__Goal of the exercise__. Up to and including the line that contains "return deepest", repeat each line of the data exactly, starting from the first.
[Begin Data lines]
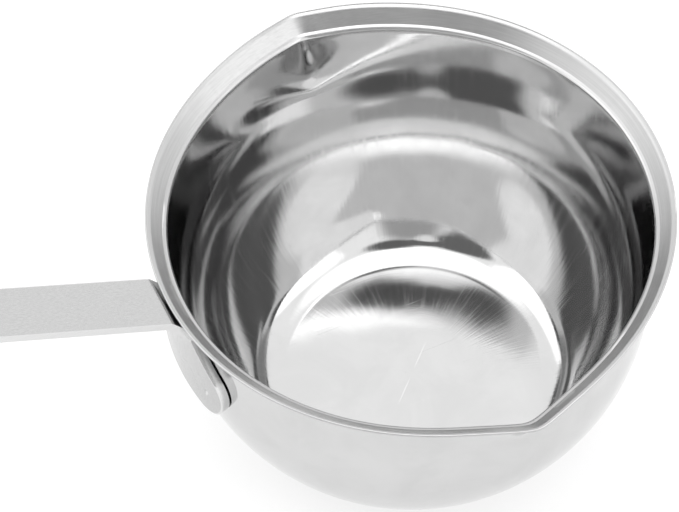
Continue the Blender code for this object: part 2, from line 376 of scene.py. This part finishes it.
def handle_stations():
    stations = [(FOOT_RADIUS, foot_base() + height, half, 1.0) for height, half in foot_outline()]
    half = BAR_WIDTH / 2
    knee = bend_points(knee_corner(), math.pi / 2, NECK_SLOPE)
    bend = bend_points(bend_corner(), NECK_SLOPE, BAR_SLOPE)
    stations += [(*place, half, 1.0) for place in knee[1:]]
    for share in shares(NECK_STEPS):
        stations.append((*knee[-1].lerp(bend[0], share), half, 1 - share * share * (3 - 2 * share)))
    stations += [(*place, half, 0.0) for place in bend[1:]]
    round_start = arm_end() - sloping(BAR_SLOPE) * half
    stations += [(*bend[-1].lerp(round_start, share), half, 0.0) for share in shares(ARM_STEPS)]
    for share in shares(END_STEPS):
        angle = END_TURN * share
        place = round_start + sloping(BAR_SLOPE) * (math.sin(angle) * half)
        stations.append((*place, math.cos(angle) * half, 0.0))
    return stations


def wrapped(radius, height, across, wrap):
    turn = across / FOOT_RADIUS
    inwards = wrap * FOOT_RADIUS * (1 - math.cos(turn))
    sideways = across + wrap * (FOOT_RADIUS * math.sin(turn) - across)
    return Vector((-(radius - inwards), sideways, height))


def dimple_shift(height, across):
    """How far the electrode's mark presses a point of the foot towards the wall."""
    deepest = 0.0
    for side in (1, -1):
        away = math.hypot(height - foot_base() - WELD_RISE, across - side * WELD_SPREAD) / DIMPLE_RADIUS
        if away < 1:
            deepest = DIMPLE_DEPTH * (1 - away * away) ** 2
    return deepest


def make_handle():
    stations = handle_stations()
    bm = bmesh.new()
    bmesh.ops.create_grid(bm, x_segments=len(stations) - 1, y_segments=WIDTH_STEPS, size=0.5)
    for vert in bm.verts:
        radius, height, half, wrap = stations[round((vert.co.x + 0.5) * (len(stations) - 1))]
        across = 2 * vert.co.y * half
        vert.co = wrapped(radius, height, across, wrap)
        if wrap == 1.0:
            outwards = Vector((vert.co.x, vert.co.y, 0)).normalized()
            vert.co -= outwards * dimple_shift(height, across)
    bmesh.ops.recalc_face_normals(bm, faces=bm.faces)
    lowest = min(bm.faces, key=lambda face: face.calc_center_median().z)
    if lowest.normal.x < 0:
        bmesh.ops.reverse_faces(bm, faces=bm.faces)
    handle = new_object("bar_handle", bm)
    solidify = handle.modifiers.new("thickness", "SOLIDIFY")
    solidify.thickness = BAR_THICK
    solidify.offset = -1
    solidify.use_even_offset = True
    bevel = handle.modifiers.new("edges", "BEVEL")
    bevel.width = BAR_EDGE
    bevel.segments = BAR_EDGE_STEPS
    bevel.limit_method = "ANGLE"
    bevel.angle_limit = BAR_EDGE_ANGLE
    return handle


def hole_cutter():
    """Cylinder for the hanging hole, square to the arm."""
    centre = arm_end() - sloping(BAR_SLOPE) * HOLE_INSET
    square = Vector((math.sin(BAR_SLOPE), 0, math.cos(BAR_SLOPE)))
    place = Vector((-centre.x, 0, centre.y)) - square * (BAR_THICK / 2)
    turned = Vector((0, 0, 1)).rotation_difference(square).to_matrix().to_4x4()
    bm = bmesh.new()
    bmesh.ops.create_cone(
        bm, cap_ends=True, segments=HOLE_STEPS, radius1=HOLE_RADIUS, radius2=HOLE_RADIUS, depth=4 * BAR_THICK,
        matrix=Matrix.Translation(place) @ turned
    )
    return new_object("hole_cutter", bm)


def cut_hole(handle):
    cutter = hole_cutter()
    cut = handle.modifiers.new("hole", "BOOLEAN")
    cut.operation = "DIFFERENCE"
    cut.solver = "EXACT"
    cut.object = cutter
    graph = bpy.context.evaluated_depsgraph_get()
    mesh = bpy.data.meshes.new_from_object(handle.evaluated_get(graph))
    handle.modifiers.clear()
    handle.data = mesh
    bpy.data.objects.remove(cutter, do_unlink=True)
    mesh.shade_smooth()
    mesh.set_sharp_from_angle(angle=SHARP_ANGLE)


# Spot welds ---------------------------------------------------------------------------------------------


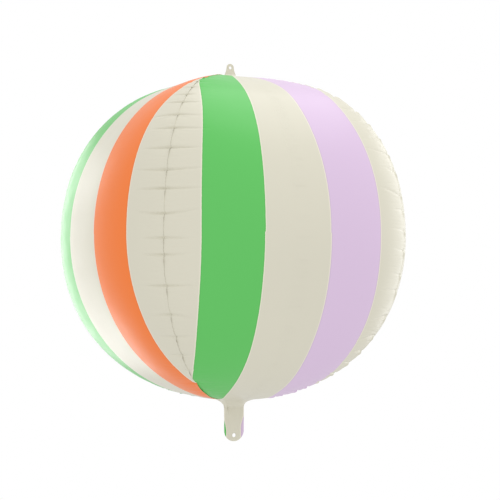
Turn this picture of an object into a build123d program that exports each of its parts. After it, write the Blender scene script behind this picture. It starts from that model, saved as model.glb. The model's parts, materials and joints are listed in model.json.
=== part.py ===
"""Round foil balloon printed like a beach ball: four gores of film heat-sealed edge to edge.

Millimetres, +Z up. The origin is the middle of the hanging hole in the crown tab, so the ball
hangs below it. The front gore faces -Y, the right gore faces +X. The film is drawn 0.4 mm thick;
the real film is about 0.05 mm.
"""
import os
from math import asin, cos, log2, radians, sin

from build123d import *

os.makedirs("parts", exist_ok=True)

# The inflated ball. Its cross-section is a rounded square with the seams at its corners.
face_radius = 183.5        # from the axis to the middle of a gore, at the widest level
seam_radius = 206.5        # from the axis to a seam, at the widest level
crown_height = 191.0       # from the widest level up to the crown
foot_depth = 188.5         # from the widest level down to the foot
crown_fullness = 2.03      # exponents of the meridian in a gore's middle: 2 is an ellipse
foot_fullness = 2.01
crown_spread = 0.16        # what is added to the ratio of seam to middle radius on the way to
foot_spread = 0.10         # the crown and to the foot, as the gores' tips grow squarer

# The film and its heat seals.
film = 0.4
seal_width = 3.0           # the fin that stands out along each seam
crown_cap_radius = 10.0    # the front and back gores meet across each pole, and cover
foot_cap_radius = 30.0     # the side gores' tips out to these radii
tip_gap = 0.5
lap = 6.0                  # how far an end gore runs in under its own pole cap

# The hanging tab on the crown.
hole_above_crown = 8.5
hanging_hole_radius = 1.7
tab_end_radius = 4.6
tab_root_half_width = 5.4
tab_fold_above_crown = 1.8
tab_flare_half_width = 9.0

# The neck below the foot, and the tail that it ends in.
neck_offset = 5.0          # the neck is sealed on a little to the +X side of the axis
neck_depth = 12.0          # from the foot to the fold where the tail begins
neck_flare_half_width = 22.0
tail_depth = 48.0          # from the foot to the tail's rounded end
tail_half_width = 12.5
ribbon_hole_radius = 2.3
ribbon_hole_depth = 41.0
channel_half_width = 6.0   # the filling channel between the two films
channel_slope = 2.0
channel_lift = 0.7

# The self-sealing valve inside, above the foot.
valve_film = 0.3
valve_half_width = 11.0
valve_height = 66.0
valve_foot_gap = 1.0
valve_gap = 0.2            # between the two films, when the gas has pressed them shut
valve_corner = 6.0

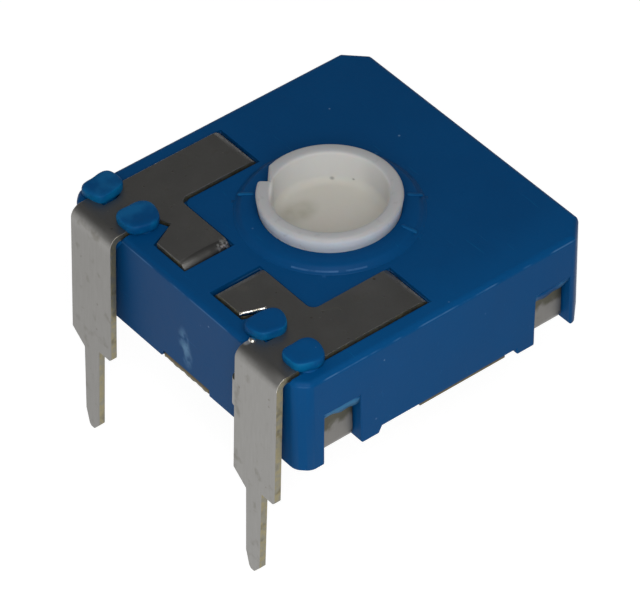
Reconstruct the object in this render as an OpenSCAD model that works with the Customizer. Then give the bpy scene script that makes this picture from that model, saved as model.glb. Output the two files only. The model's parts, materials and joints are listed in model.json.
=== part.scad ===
// Trimmer potentiometer, single turn, adjusted from above.
// Units are millimetres. +Z is up, along the rotor's axis. The origin is under the rotor,
// level with the tips of the three pins. The two end terminals are on the -Y side.

/* [Housing] */
// Width of the housing, along X
body_width = 14; // [13:0.1:17]
// Depth of the housing, along Y
body_depth = 14; // [13:0.1:17]
// Height of the housing, from its feet to its top face
body_height = 4.3; // [3.4:0.1:5]
// Thickness of the four side walls
wall = 1; // [0.8:0.05:1.2]
// Thickness of the top wall
roof = 1; // [0.9:0.05:1.2]
// Cut across the two corners on the terminal side
front_corner = 0.45; // [0.2:0.05:0.8]
// Cut across the two corners on the far side
rear_corner = 0.85; // [0.2:0.05:0.9]
// Rounding of the edges round the top face
top_round = 0.18; // [0.05:0.01:0.3]
// Diameter of the raised dial round the rotor
dial_d = 7.2; // [6.8:0.1:7.6]
// Height of the raised dial at its rim
dial_rise = 0.2; // [0.1:0.01:0.25]
// Height of the dial's middle above its rim
dial_crown = 0.12; // [0.05:0.01:0.2]
// Angles of the dial's inner marks from the middle of the travel
dial_marks = [28, 62]; // [15:1:120]

/* [Feet and windows] */
// Length of the feet beside the windows
foot_length = 0.9; // [0.6:0.1:1.3]
// Width of the windows that show the clip tabs
window_width = 1.72; // [1.66:0.02:1.9]
// Height of the windows above the feet
window_height = 2.45; // [2:0.05:2.6]
// Distance of a window's middle from the end of its wall
window_inset = 1.94; // [1.9:0.02:2.3]
// Height of the slope over each window
lintel = 0.45; // [0.2:0.05:0.6]

/* [Rotor] */
// Outer diameter of the rotor's collar
collar_d = 5.4; // [4.8:0.1:6.4]
// Height of the collar above the top face
collar_rise = 0.97; // [0.8:0.01:1.5]
// Diameter of the round recess that takes the setting tool
recess_d = 4.5; // [3.6:0.1:4.6]
// Depth of the recess
recess_depth = 1.45; // [0.8:0.01:1.6]
// Width of the pointer, a step in the collar's wall
pointer_width = 0.94; // [0.8:0.01:1.1]
// Depth of the pointer's step
pointer_depth = 0.43; // [0.3:0.01:0.5]
// Diameter of the hub under the top wall
hub_d = 6.6; // [6.5:0.1:6.8]
// Diameter of the flange that carries the wiper
flange_d = 9.4; // [9.2:0.1:9.6]
// Thickness of the flange
flange_thick = 0.6; // [0.5:0.05:0.8]
// Running clearance of the collar in the top wall, on the radius
bearing_gap = 0.05; // [0.02:0.01:0.1]
// End play of the rotor between the top wall and the contact plate
end_play = 0.05; // [0.03:0.01:0.1]

/* [Travel] */
// Mechanical travel, in degrees
travel = 265; // [200:1:280]
// Angle of the pointer as drawn, anticlockwise from +X
pointer_angle = 206; // [100:0.5:210]
// Width of the stop lug on the flange
lug_width = 1; // [0.8:0.1:1.4]
// Reach of the stop lug beyond the flange
lug_reach = 0.8; // [0.6:0.05:0.9]

/* [Terminals] */
// Thickness of the tinned brass sheet
sheet = 0.3; // [0.25:0.01:0.36]
// Distance between the two end pins
pin_pitch = 10; // [9.6:0.1:10.4]
// Width of a pin
pin_width = 0.92; // [0.6:0.02:1.1]
// Length of a pin below its shoulders
pin_length = 4.2; // [3:0.1:6]
// Width of the strip above the shoulders
strip_width = 2.45; // [2:0.05:2.6]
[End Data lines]
__Exercise result__.
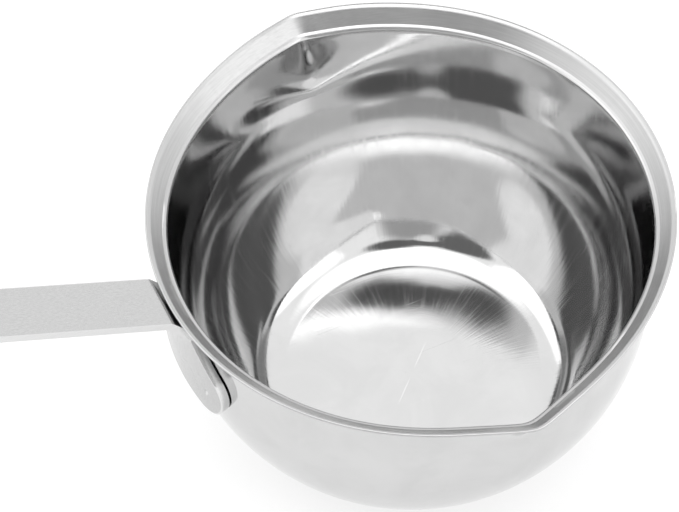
Continue the Blender code for this object: part 2, from line 376 of scene.py. This part finishes it.
def handle_stations():
    stations = [(FOOT_RADIUS, foot_base() + height, half, 1.0) for height, half in foot_outline()]
    half = BAR_WIDTH / 2
    knee = bend_points(knee_corner(), math.pi / 2, NECK_SLOPE)
    bend = bend_points(bend_corner(), NECK_SLOPE, BAR_SLOPE)
    stations += [(*place, half, 1.0) for place in knee[1:]]
    for share in shares(NECK_STEPS):
        stations.append((*knee[-1].lerp(bend[0], share), half, 1 - share * share * (3 - 2 * share)))
    stations += [(*place, half, 0.0) for place in bend[1:]]
    round_start = arm_end() - sloping(BAR_SLOPE) * half
    stations += [(*bend[-1].lerp(round_start, share), half, 0.0) for share in shares(ARM_STEPS)]
    for share in shares(END_STEPS):
        angle = END_TURN * share
        place = round_start + sloping(BAR_SLOPE) * (math.sin(angle) * half)
        stations.append((*place, math.cos(angle) * half, 0.0))
    return stations


def wrapped(radius, height, across, wrap):
    turn = across / FOOT_RADIUS
    inwards = wrap * FOOT_RADIUS * (1 - math.cos(turn))
    sideways = across + wrap * (FOOT_RADIUS * math.sin(turn) - across)
    return Vector((-(radius - inwards), sideways, height))


def dimple_shift(height, across):
    """How far the electrode's mark presses a point of the foot towards the wall."""
    deepest = 0.0
    for side in (1, -1):
        away = math.hypot(height - foot_base() - WELD_RISE, across - side * WELD_SPREAD) / DIMPLE_RADIUS
        if away < 1:
            deepest = DIMPLE_DEPTH * (1 - away * away) ** 2
    return deepest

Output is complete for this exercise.